## START EXTRACTED RECORDS

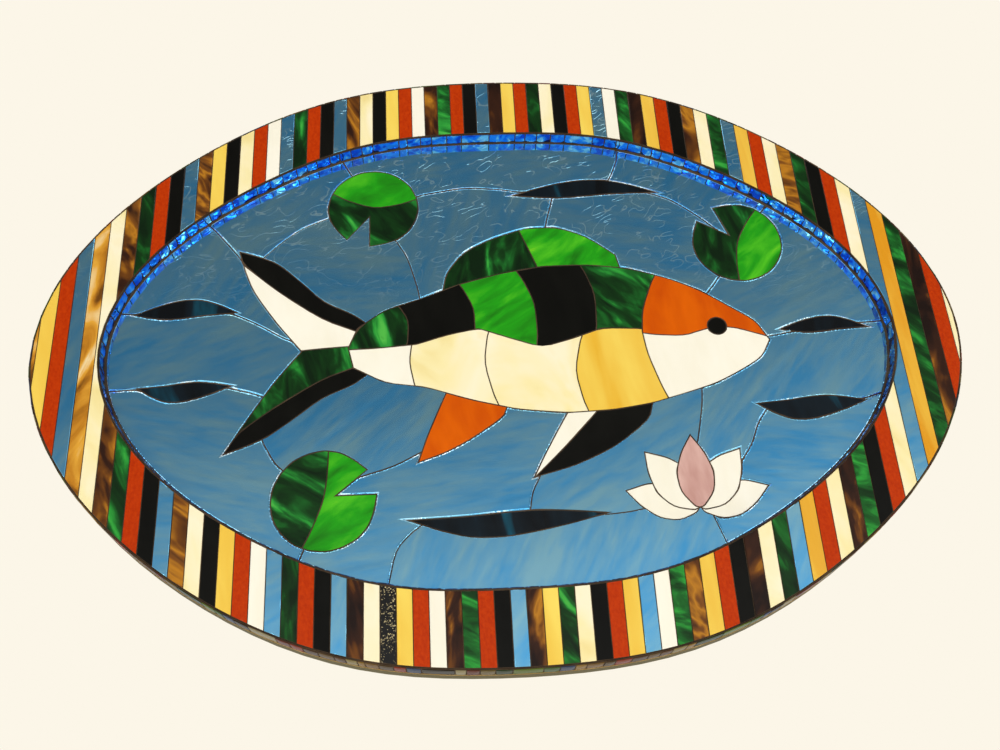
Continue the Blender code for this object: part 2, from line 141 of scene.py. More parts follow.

## END EXTRACTED RECORDS
## START EXTRACTED RECORDS

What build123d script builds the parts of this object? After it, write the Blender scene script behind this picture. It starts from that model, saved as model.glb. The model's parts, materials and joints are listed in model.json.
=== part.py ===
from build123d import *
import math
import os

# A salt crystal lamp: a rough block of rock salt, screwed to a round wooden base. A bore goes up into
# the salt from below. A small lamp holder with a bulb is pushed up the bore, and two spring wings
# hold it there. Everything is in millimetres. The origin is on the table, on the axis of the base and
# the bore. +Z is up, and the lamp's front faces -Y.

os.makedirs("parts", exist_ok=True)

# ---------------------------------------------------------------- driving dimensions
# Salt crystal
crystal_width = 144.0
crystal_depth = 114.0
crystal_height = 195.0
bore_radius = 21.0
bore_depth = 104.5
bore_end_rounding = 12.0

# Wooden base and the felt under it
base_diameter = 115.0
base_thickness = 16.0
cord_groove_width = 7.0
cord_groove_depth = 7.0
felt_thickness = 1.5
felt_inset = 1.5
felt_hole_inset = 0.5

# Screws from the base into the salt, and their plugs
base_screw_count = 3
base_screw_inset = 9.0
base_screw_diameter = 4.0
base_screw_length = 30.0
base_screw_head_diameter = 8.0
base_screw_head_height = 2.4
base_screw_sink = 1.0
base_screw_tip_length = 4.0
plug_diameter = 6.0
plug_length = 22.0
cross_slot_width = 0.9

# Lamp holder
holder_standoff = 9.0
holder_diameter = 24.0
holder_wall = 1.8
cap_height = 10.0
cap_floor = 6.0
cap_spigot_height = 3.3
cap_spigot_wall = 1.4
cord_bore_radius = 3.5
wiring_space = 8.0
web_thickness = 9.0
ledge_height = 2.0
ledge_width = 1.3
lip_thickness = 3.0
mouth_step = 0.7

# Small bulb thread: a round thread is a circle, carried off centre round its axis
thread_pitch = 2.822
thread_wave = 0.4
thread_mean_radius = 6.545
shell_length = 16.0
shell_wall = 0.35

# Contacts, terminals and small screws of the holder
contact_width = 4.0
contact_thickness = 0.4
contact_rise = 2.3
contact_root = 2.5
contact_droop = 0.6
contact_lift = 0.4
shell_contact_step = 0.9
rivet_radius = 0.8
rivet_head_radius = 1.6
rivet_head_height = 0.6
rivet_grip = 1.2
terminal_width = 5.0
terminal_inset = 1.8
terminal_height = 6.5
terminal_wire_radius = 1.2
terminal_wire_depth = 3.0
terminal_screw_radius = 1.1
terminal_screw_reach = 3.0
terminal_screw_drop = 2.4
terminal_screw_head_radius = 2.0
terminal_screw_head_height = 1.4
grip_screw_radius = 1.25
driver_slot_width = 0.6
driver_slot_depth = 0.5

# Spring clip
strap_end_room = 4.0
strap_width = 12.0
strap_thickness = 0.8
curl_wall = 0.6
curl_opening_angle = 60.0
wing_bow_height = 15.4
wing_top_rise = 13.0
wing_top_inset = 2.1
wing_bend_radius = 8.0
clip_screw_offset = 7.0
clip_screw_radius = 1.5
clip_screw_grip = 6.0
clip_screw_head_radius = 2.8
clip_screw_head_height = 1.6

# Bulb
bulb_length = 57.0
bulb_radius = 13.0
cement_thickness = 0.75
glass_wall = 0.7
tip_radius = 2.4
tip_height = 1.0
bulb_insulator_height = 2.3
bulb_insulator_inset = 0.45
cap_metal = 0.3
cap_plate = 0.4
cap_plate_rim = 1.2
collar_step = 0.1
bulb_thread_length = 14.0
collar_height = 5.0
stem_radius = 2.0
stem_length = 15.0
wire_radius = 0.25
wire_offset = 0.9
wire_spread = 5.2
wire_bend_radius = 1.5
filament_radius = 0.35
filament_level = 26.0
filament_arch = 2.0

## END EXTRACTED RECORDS

§ WHAT IS REQUIRED: Filter out every line that lacks the word "object", and copy the rest.

§ OUTPUT OF THE TASK:
Continue the Blender code for this object: part 2, from line 141 of scene.py. More parts follow.
What build123d script builds the parts of this object? After it, write the Blender scene script behind this picture. It starts from that model, saved as model.glb. The model's parts, materials and joints are listed in model.json.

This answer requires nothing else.